My first question is : why does the fact that this reduces to a finite sum when $t<\tau$ only leave us to show that for large enough $\lambda_n$, the left limit at $\tau$ will be almost surely infinite whenever $\tau>0$? We still need to show that $Y$ is adapted and continuous, and infinite for $t \ge \tau$. I cannot see how all these are taken care of by showing that $Y_{\tau_{-}}$ is almost surely infinite when $\tau>0$.
Secondly: how is $$Y_{\tau_{-}}= \sum \lambda_n \max(\tau-\tau_n,0)?$$ In the case $t< \tau$, $Y$ is just a finite sum so this makes sense, but when $\tau>0$, it could be an infinite sum, so how can we pass the left limit inside the sum?
Third: How do we use monotone convergence to show that $P(\lambda_n(\tau – \tau_n)<1 \;\text{and} \; \tau>0)<2^{-n}$ for large $\lambda_n$, from equation (2)?
Finally: what is the point of replacing $X_t$ by $\tau-t$ on any zero probability set? I don't see why this is necessary from the construction of $Y$ and defining $X=1/(1+Y)$ here.
Best Answer
$Y$ is adapted: Since $\tau_n$ are stopping times $\{\tau_n\le t\}\in{\cal F}_t\,.$ Clearly, $$ \max(t-\tau_n,0)=t1_{\{\tau_n\le t\}}-\tau_n1_{\{\tau_n\le t\}}\,. $$ The first term on the RHS is clearly ${\cal F}_t$-measurable. To see that for the second term observe that $\tau_n1_{\{\tau_n\le t\}}>a$ if and only if $a<\tau_n\le t\,.$ Since every set $\{a<\tau_n\le t\}$ is in ${\cal F}_t$ we are done.

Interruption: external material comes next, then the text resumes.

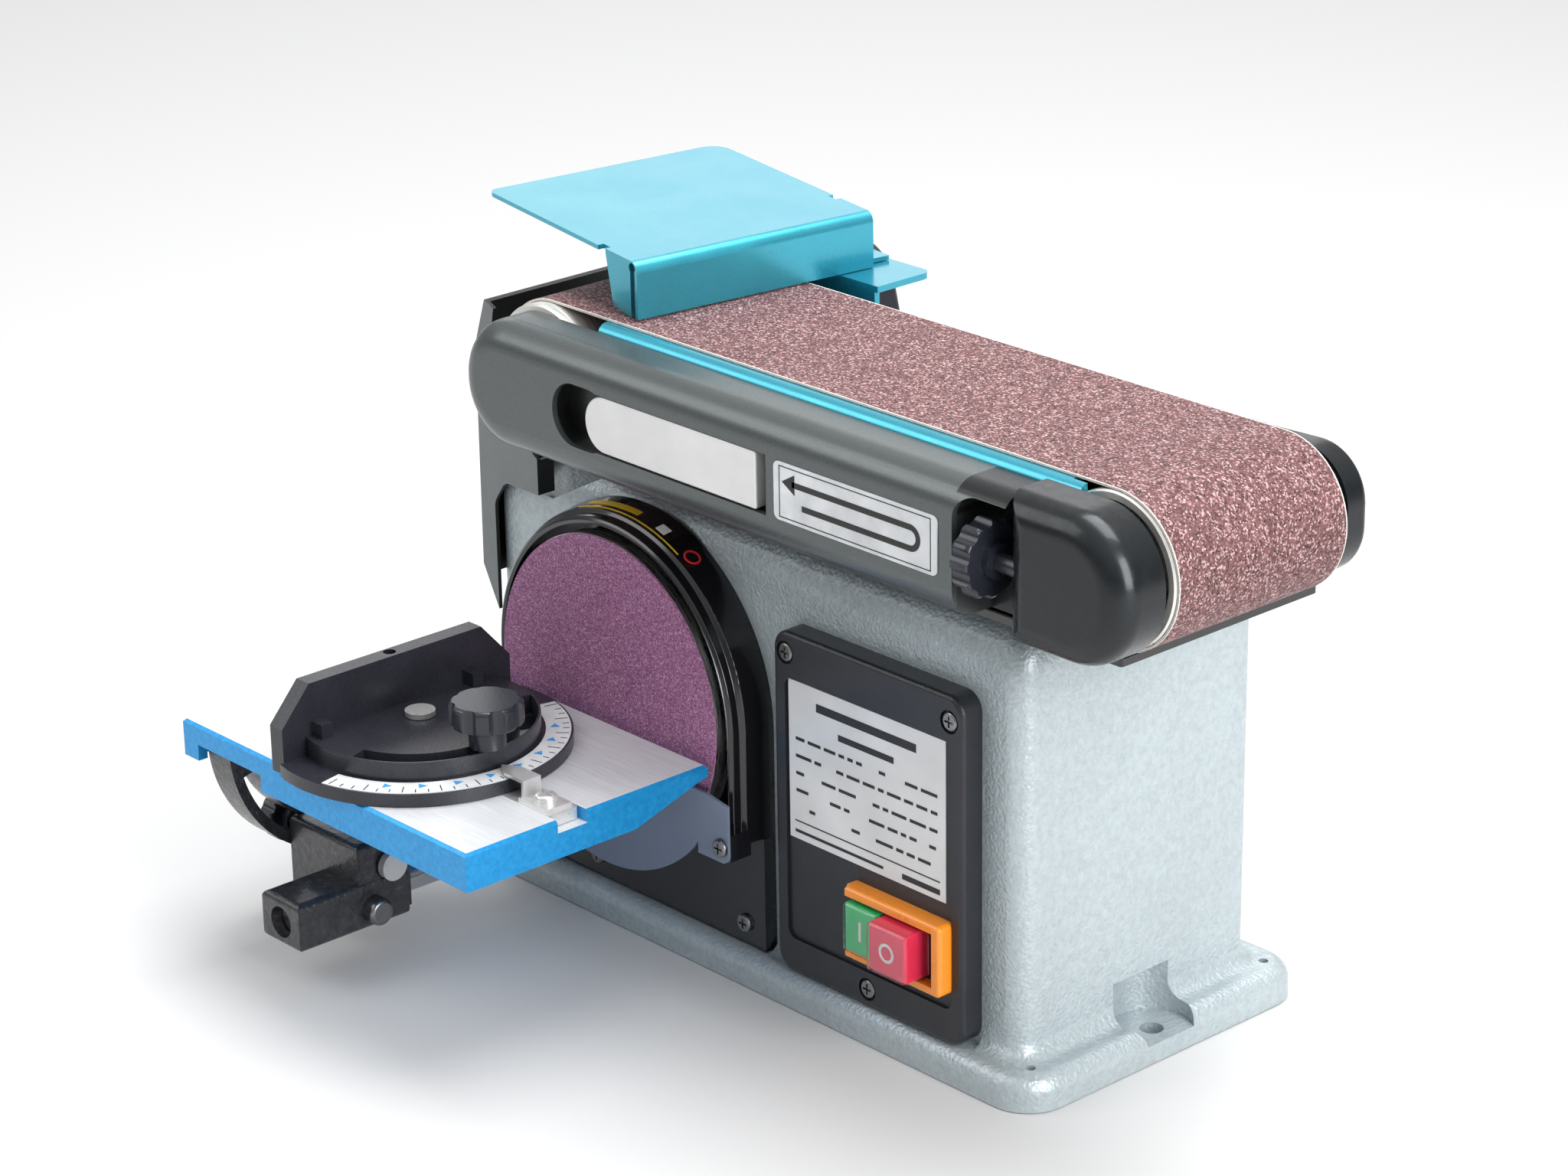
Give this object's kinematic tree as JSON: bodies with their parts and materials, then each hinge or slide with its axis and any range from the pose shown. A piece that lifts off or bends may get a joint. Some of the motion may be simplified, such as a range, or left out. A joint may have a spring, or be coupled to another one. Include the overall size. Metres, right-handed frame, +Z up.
{
  "type": "belt and disc sander",
  "caption": "Bench sander with a belt on a tilting arm over a cast base, a disc with a tilting slotted table and angle gauge, dust hood, work stop and switch panel.",
  "frame": {"origin": "midway between the two foot bolt holes, on the underside of the base", "axes": "+X along the belt towards its free end, the disc faces -Y, +Z up"},
  "size_m": [0.4897, 0.3505, 0.336],
  "materials": {
    "base_paint": "textured",
    "black_paint": "gloss",
    "grey_paint": "satin",
    "cover_grey": "satin",
    "black_plastic": "textured",
    "steel": "satin",
    "aluminium": "machined",
    "iron": "machined",
    "blue_paint": "gloss",
    "disc_grit": "coarse",
    "belt_grit": "coarse",
    "rubber": "matt",
    "orange_plastic": "gloss",
    "green_plastic": "gloss",
    "red_plastic": "gloss",
    "label": "satin",
    "bare_metal": "satin"
  },
  "bodies": {
    "stand": {"base_casting": "base_paint", "motor_housing": "aluminium", "stator_core": "bare_metal", "shaft_bearings": "steel", "disc_guard": "black_paint", "disc_cover": "grey_paint", "switch_panel": "black_plastic", "rating_plate": "label", "switch_frame": "orange_plastic", "switch_body": "black_plastic", "arm_post": "base_paint", "case_plate": "black_paint", "pulley_case": "black_plastic", "drive_belt": "rubber", "dust_hood": "grey_paint", "panel_screws": "steel", "sheet_screws": "steel", "table_rod": "steel"},
    "motor_spindle": {"motor_shaft": "steel", "rotor_core": "bare_metal", "motor_pulley": "aluminium", "disc_plate": "aluminium", "disc_abrasive": "disc_grit"},
    "drum_spindle": {"drum_shaft": "steel", "drive_drum": "aluminium", "drum_pulley": "aluminium"},
    "arm": {"arm_frame": "iron", "platen": "blue_paint", "sanding_belt": "belt_grit", "side_cover": "cover_grey", "idler_cap": "cover_grey", "far_cover": "black_paint", "belt_guard": "black_paint", "direction_plate": "label", "lever_pin": "steel", "arm_bolts": "steel", "stop_bracket": "blue_paint", "stop_screw": "steel", "tension_spring": "steel"},
    "stop_plate": {"work_stop": "blue_paint"},
    "lever": {"tension_lever": "steel"},
    "tracking": {"tracking_knob": "black_plastic"},
    "idler_carrier": {"idler_yoke": "iron", "idler_axle": "steel"},
    "idler_roller": {"idler_drum": "aluminium", "idler_bearings": "steel"},
    "carriage": {"table_carriage": "iron", "rod_screw": "steel"},
    "tilt_lock": {"tilt_bolt": "steel", "tilt_knob": "black_plastic"},
    "table_top": {"table": "aluminium", "trunnion": "iron"},
    "gauge_slider": {"gauge_bar": "steel", "gauge_pointer": "steel", "pointer_screw": "steel"},
    "gauge_swivel": {"gauge_head": "black_plastic", "gauge_scale": "label"},
    "gauge_lock": {"gauge_knob": "black_plastic"},
    "start_key": {"start_button": "green_plastic"},
    "stop_key": {"stop_button": "red_plastic"}
  },
  "joints": [
    {"name": "motor_spin", "type": "hinge", "parent": "stand", "child": "motor_spindle", "pos_m": [-0.069, 0, 0.125], "axis": [0, 1, 0], "continuous": true},
    {"name": "drum_spin", "type": "hinge", "parent": "stand", "child": "drum_spindle", "pos_m": [-0.107, 0, 0.2685], "axis": [0, 1, 0], "continuous": true},
    {"name": "arm_tilt", "type": "hinge", "parent": "stand", "child": "arm", "pos_m": [-0.107, 0, 0.2685], "axis": [0, -1, 0], "range_deg": [0, 25]},
    {"name": "stop_swing", "type": "hinge", "parent": "arm", "child": "stop_plate", "pos_m": [-0.06167, 0.05098, 0.306], "axis": [0, 0, 1], "range_deg": [-10, 14]},
    {"name": "lever_swing", "type": "hinge", "parent": "arm", "child": "lever", "pos_m": [0.057, -0.117, 0.2685], "axis": [0, 0, 1], "range_deg": [0, 80]},
    {"name": "tracking_turn", "type": "hinge", "parent": "arm", "child": "tracking", "pos_m": [0.2, -0.12, 0.2685], "axis": [1, 0, 0], "continuous": true},
    {"name": "idler_slide", "type": "slide", "parent": "arm", "child": "idler_carrier", "axis": [1, 0, 0], "range_m": [-0.007, 0], "deforming": ["tension_spring"]},
    {"name": "idler_spin", "type": "hinge", "parent": "idler_carrier", "child": "idler_roller", "pos_m": [0.2432, 0, 0.2685], "axis": [0, 1, 0], "continuous": true},
    {"name": "table_slide", "type": "slide", "parent": "stand", "child": "carriage", "axis": [0, -1, 0], "range_m": [0, 0.03]},
    {"name": "tilt_lock_turn", "type": "hinge", "parent": "carriage", "child": "tilt_lock", "pos_m": [-0.196, -0.18635, 0.04709], "axis": [1, 0, 0], "continuous": true},
    {"name": "table_tilt", "type": "hinge", "parent": "carriage", "child": "table_top", "pos_m": [-0.183, -0.166, 0.103], "axis": [1, 0, 0], "range_deg": [0, 45]},
    {"name": "gauge_slide", "type": "slide", "parent": "table_top", "child": "gauge_slider", "axis": [1, 0, 0], "range_m": [-0.05, 0.04]},
    {"name": "gauge_turn", "type": "hinge", "parent": "gauge_slider", "child": "gauge_swivel", "pos_m": [-0.103, -0.1815, 0.115], "axis": [0, 0, 1], "range_deg": [-60, 60]},
    {"name": "gauge_lock_turn", "type": "hinge", "parent": "gauge_slider", "child": "gauge_lock", "pos_m": [-0.054, -0.1815, 0.14], "axis": [0, 0, 1], "continuous": true},
    {"name": "start_press", "type": "slide", "parent": "stand", "child": "start_key", "axis": [0, 1, 0], "range_m": [0, 0.0035], "stiffness_N_per_m": 600},
    {"name": "stop_press", "type": "slide", "parent": "stand", "child": "stop_key", "axis": [0, 1, 0], "range_m": [0, 0.0035], "stiffness_N_per_m": 600}
  ],
  "couplings": [
    {"joint": "drum_spin", "follows": "motor_spin", "ratio": 0.91667},
    {"joint": "idler_spin", "follows": "motor_spin", "ratio": 0.91667},
    {"joint": "idler_slide", "follows": "lever_swing", "m_per_rad": -0.005}
  ]
}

$t\mapsto Y_t$ is continuous: Clearly, every $\max(t-\tau_n,0)$ is a continuous function of $t\,.$ Because on $\{t<\tau\}$ the sum is finite, $t\mapsto Y_t$ is continuous on $\{t<\tau\}\,.$ Since $\{t>\tau\}\subset \{Y_t=\infty\}$ it is clear that $t\mapsto Y_t$ is continuous on $\{t>\tau \}\,.$ The not so trivial question is the continuity at $\tau$ but that's handled by George Lowther who shows that $Y_{\tau-}=\infty$ a.s.
The limit can be passed inside the sum because of monotonicity and nonnegativity $$\lim\limits_{k\to\infty}Y_{\tau_k}=\lim\limits_{k\to\infty}\sum\limits_{n=1}^\infty\lambda_n\max(\tau_k-\tau_n,0)=\sup_k\sup_m\sum_{n=1}^m\lambda_n\max(\tau_k-\tau_n,0)$$ and the two suprema can be swapped.
Regarding your Third question: $$ \{\tau_n<\tau\}=\bigcup_m\Big\{\tau_n<\tau-\textstyle\frac{1}{m}\Big\} $$ where the sets on the RHS are increasing in $m\,.$ By monotone convergence $$ \lim_{m\to\infty}\mathbb P\Big\{\tau_n<\tau-\textstyle\frac{1}{m}\Big\}=\mathbb P\{\tau_n<\tau\}\,. $$ Using monotone convergence on (2), we have for large enough $m$ $$ \mathbb P\Bigg(\Big(n\wedge\tau-2^{-n}<\tau_n<\tau-\textstyle\frac{1}{m}\Big)\text{ or }\tau_n=\tau=0\Bigg)>1-2^{-n}\,. $$ This implies $$ \mathbb P\Big(\tau_n<\tau-\textstyle\frac{1}{m}\text{ or }\tau_n=\tau=0\Big)>1-2^{-n}\,. $$ Then, $$ \mathbb P\Big(\tau-\tau_n\le\textstyle\frac{1}{m}\text{ and }(\tau_n>0\text{ or }\tau>0\text{ or }\tau_n\not=\tau)\Big)< 2^{-n}\,. $$ If we drop the condition $\tau_n>0$ or $\tau_n\not=\tau$ then the set on the LHS gets only smaller. Therefore, $$ \mathbb P\Big(\tau-\tau_n\le\textstyle\frac{1}{m}\text{ and }\tau>0\Big)< 2^{-n}\,. $$ Clearly, $m$ depends on $n$ and one can choose $\lambda_n$ to be $m(n)\,.$ This implies $$ \mathbb P\Big(\lambda_n(\tau-\tau_n)\le 1\text{ and }\tau>0\Big)<2^{-n}\,. $$
Finally, $X$ is replaced by $\tau-t$ on any zero probability set simply because all properties shown for $Y$ only hold almost surely, and we want $$ \tau=\inf\{t\ge 0:X_t=0\} $$ to hold surely.